Metropolitan Police Act 1833
- Parliament of the United Kingdom
- Long title: An Act to authorise the Issue of a Sum of Money out of the Consolidated Fund towards the Support of the Metropolitan Police
- Citation: 3 & 4 Will. 4 c. 89
- Territorial extent: United Kingdom

Dates
- Royal assent: 28 August 1833
- Commencement: 28 August 1833
- Repealed: 31 July 1868

Other legislation
- Amends: Metropolitan Police Act 1829
- Repealed by: Police Rate Act 1868

Status: Repealed

Text of statute as originally enacted

= Metropolitan Police Act 1833 =

Act of the Parliament of the United Kingdom

The Metropolitan Police Act 1833 (3 & 4 Will. 4 c. 89) was an act of the Parliament of the United Kingdom.
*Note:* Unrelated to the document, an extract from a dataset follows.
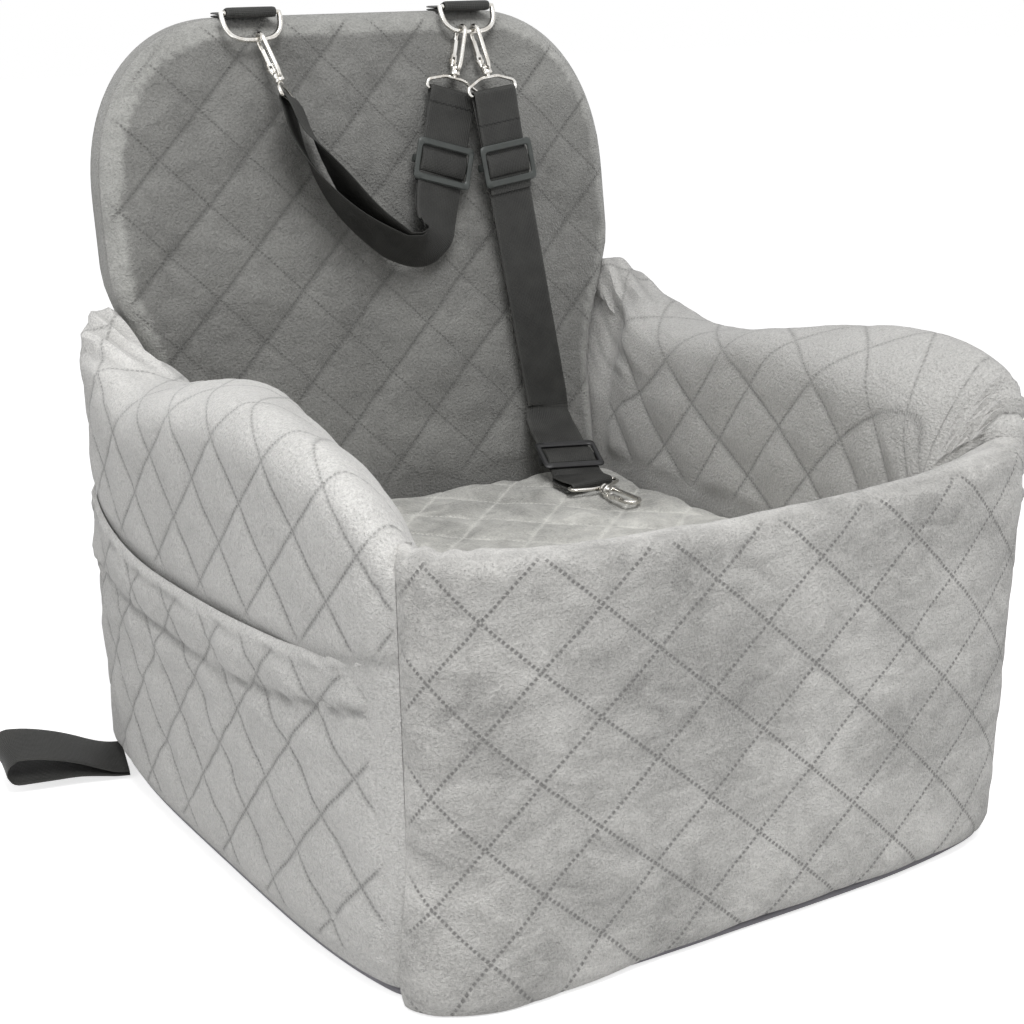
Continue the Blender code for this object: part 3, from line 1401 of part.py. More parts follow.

The act was the second of the Metropolitan Police Acts, granted royal assent on 28 August 1833. The Metropolitan Police had previously solely been paid by the Rates from parishes within the Metropolitan Police District, but the act enabled that to be supplemented by payments from the Consolidated Fund of up to £60,000 a year.

== Subsequent developments ==
The whole act was repealed by the Police Rate Act 1868 (31 & 32 Vict. c. 67), which came into force on 31 July 1868.